Last week, a South Memphis man, upset that his garbage hadn't been picked up for more than a month, left a union meeting in a huff, yelling "Privatize it!" at the sanitation workers.
It probably wasn't the response local AFSCME reps were hoping for when they organized a meeting of sanitation workers and the public to talk about "the ugly truth of privatization."
"We are all public service workers, and we want to do a good job for tax-paying citizens," said local AFSCME vice president Rodriquez Lobbins. "Privatization is not something you want. Citizens would pay more. Citizens will pay less with public service workers."
In April, Memphis mayor A C Wharton suggested outsourcing sanitation services but allowing current employees to compete for the contracts under an employee-owned business. Union members have argued that the city is not talking about how much privatization will cost in the long run and that it will be difficult to reverse once it's done.
But, trash talk aside, a little friendly competition might not be a bad thing. If it can save money or improve city services — maybe, in some cases, save city services — it's an idea worth exploring.
Former Indianapolis mayor (and newly appointed New York deputy mayor) Stephen Goldsmith has come to town twice in recent months to talk about efficient government.
Though in both instances he spoke to groups related to the consolidation effort — first the metro charter commission, mostly recently a Rebuild Government forum — Goldsmith was elected to a city that was already consolidated.
As mayor, his most publicized achievement was to identify $400 million in savings from the Indianapolis budget, a feat he achieved by creating what he called "competition in lieu of privatization." (For comparison, $400 million is about two-thirds of the Memphis city operating budget.)
Goldsmith spent days working with the unions — literally doing public jobs alongside public workers — before turning to privatization. When the city bid out work, however, it made sure to comparison-shop between the private companies and the public sector.
As often as not, the public sector would find a way to cut costs. Now Goldsmith is headed to New York to see if his strategies and principles are applicable on a larger scale.
"Public employees are not inferior to private employees," Goldsmith said at the Rebuild Government forum last week. "The public system was inferior to the private one. The incentives were different."
It's a lesson that Wharton is obviously pondering.
"I don't think we automatically say we're deadest on outsourcing, that's it, no discussion," Wharton told the council's operating budget committee last week. "We're saying, let's open this up. Here's the savings that ABC company says they can do. Will [city workers] take a look at it?
"It doesn't have to be a zero-sum game. It can be a win-win proposition," he said.
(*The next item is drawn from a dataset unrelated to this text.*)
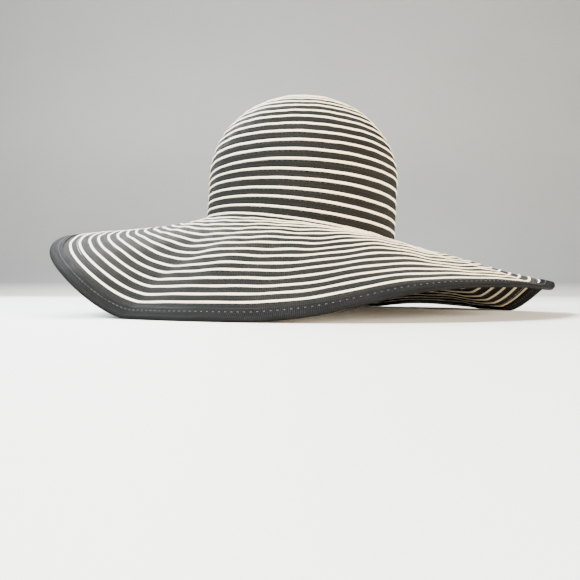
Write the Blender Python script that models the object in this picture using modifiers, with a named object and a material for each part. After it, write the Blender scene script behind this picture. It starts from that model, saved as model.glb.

Part of Wharton's budget proposal included a reassessment of all operations as well as a debt-restructuring plan. But Wharton also stressed the importance of economic development to grow the city and its coffers.
"We're never going to be able to tax our way into where we want to be, nor can we cut our way to where we want to be," Wharton said.
In the case of city golf courses — perennially on the chopping block during budget time — outsourcing may be a way to keep those courses open.
Earlier this year, a council committee recommended closing the nine-hole courses in Riverside and Overton parks.
The mayor's recent budget proposal took those closures off the table until August to give the city time to make them profitable, either by increasing fees, selling naming rights, or changing the hours of operation.
"If we cannot make [Riverside and Overton] operate at a break-even level, I'm going to come back to this body and say we've got to close them," Wharton said, "unless this body says we're going to subsidize them."
If none of that works, however, there is the outside management option. Wharton told the budget committee that he has received several solicitations from people wanting to take over the two golf courses.
As for the garbage — still sitting on people's curbs — some citizens wonder if privatization could provide better service.
Samantha Rajapakse is a former member of AFSCME, but she also lives in the same neighborhood as the man who stormed out of the meeting.
"You're asking the citizens to stand up for y'all but if you look from the citizens' standpoint, you have to consider that it's hard to stand up for y'all when your garbage isn't being picked up," Rajapakse said. "I understand that you have a supervisor, but I pay your salary. Bottom line."